Goal » Each line below is to be written out in full, exactly as shown.

====================

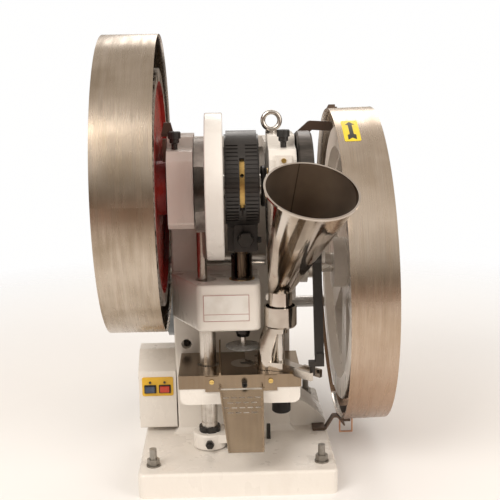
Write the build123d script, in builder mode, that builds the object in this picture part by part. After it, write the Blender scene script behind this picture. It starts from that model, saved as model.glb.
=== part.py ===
from build123d import *
from math import acos, atan2, cos, degrees, hypot, pi, radians, sin, sqrt, tan
import os

os.makedirs("parts", exist_ok=True)

# Frame: +X to the operator's right, the operator stands at -Y, +Z up.
# The origin is the centre of the underside of the base. All sizes in mm.

# Driving dimensions
BASE_X, BASE_Y, BASE_H = 330, 400, 42
COLUMN_LEFT, COLUMN_RIGHT, COLUMN_FRONT, COLUMN_BACK, COLUMN_TOP = -108, 98, -20, 120, 566
COLUMN_WALL = 16
THROAT_LEFT, THROAT_RIGHT, THROAT_BOTTOM = -61.5, 58, 350  # cam slot in the column's front
TABLE_LEFT, TABLE_RIGHT, TABLE_FRONT, TABLE_BOTTOM = -94, 107, -146, 141
TABLE_TOP, TRAY_T = 192, 1.5  # top of the bright tray, and its thickness
FRONT_SCREWS, FRONT_SCREW_Z = (-40.5, 57.8), 181.5  # brass screws through the chute's ears
HEAD_BOTTOM, HEAD_TOP, HEAD_FRONT, HEAD_RIGHT = 262, 342, -132, 44
MAIN_Y, MAIN_Z, MAIN_R = -85, 499, 20
PUNCH_X, LIFT_X = 14, -47
CRANK_E = 12.5  # crank throw; the ram's stroke is twice this
RUN_FIT = 0.05  # radial clearance of every running fit

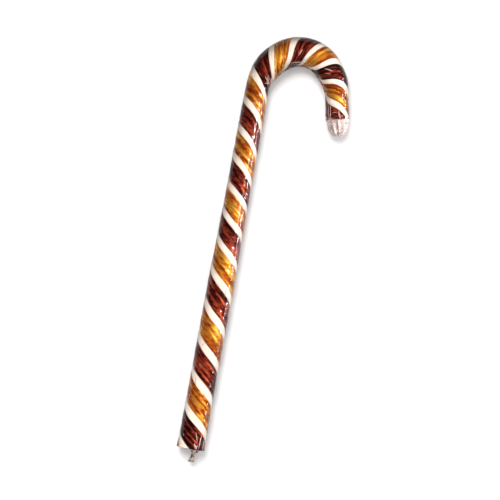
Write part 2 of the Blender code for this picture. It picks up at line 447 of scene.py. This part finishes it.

====================

Expected output »
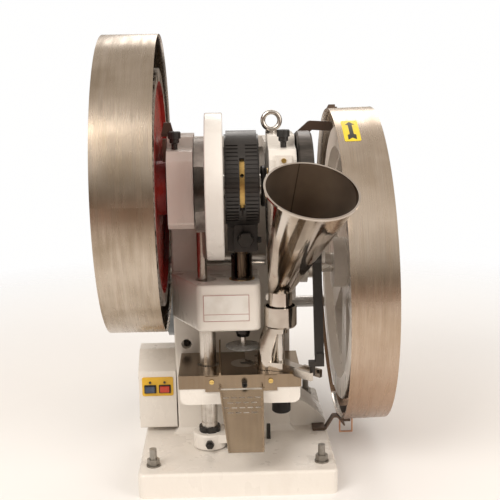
Write the build123d script, in builder mode, that builds the object in this picture part by part. After it, write the Blender scene script behind this picture. It starts from that model, saved as model.glb.
=== part.py ===
from build123d import *
from math import acos, atan2, cos, degrees, hypot, pi, radians, sin, sqrt, tan
import os

os.makedirs("parts", exist_ok=True)

# Frame: +X to the operator's right, the operator stands at -Y, +Z up.
# The origin is the centre of the underside of the base. All sizes in mm.

# Driving dimensions
BASE_X, BASE_Y, BASE_H = 330, 400, 42
COLUMN_LEFT, COLUMN_RIGHT, COLUMN_FRONT, COLUMN_BACK, COLUMN_TOP = -108, 98, -20, 120, 566
COLUMN_WALL = 16
THROAT_LEFT, THROAT_RIGHT, THROAT_BOTTOM = -61.5, 58, 350  # cam slot in the column's front
TABLE_LEFT, TABLE_RIGHT, TABLE_FRONT, TABLE_BOTTOM = -94, 107, -146, 141
TABLE_TOP, TRAY_T = 192, 1.5  # top of the bright tray, and its thickness
FRONT_SCREWS, FRONT_SCREW_Z = (-40.5, 57.8), 181.5  # brass screws through the chute's ears
HEAD_BOTTOM, HEAD_TOP, HEAD_FRONT, HEAD_RIGHT = 262, 342, -132, 44
MAIN_Y, MAIN_Z, MAIN_R = -85, 499, 20
PUNCH_X, LIFT_X = 14, -47
CRANK_E = 12.5  # crank throw; the ram's stroke is twice this
RUN_FIT = 0.05  # radial clearance of every running fit

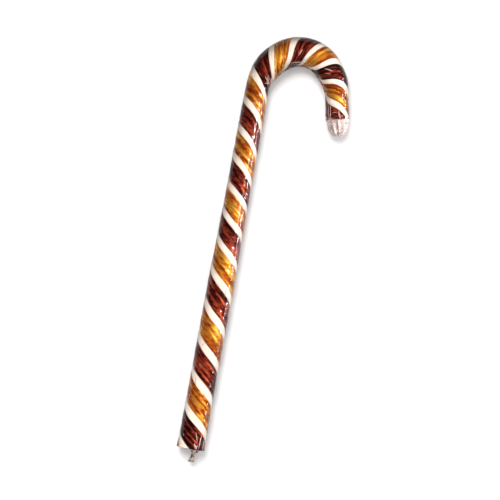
Write part 2 of the Blender code for this picture. It picks up at line 447 of scene.py. This part finishes it.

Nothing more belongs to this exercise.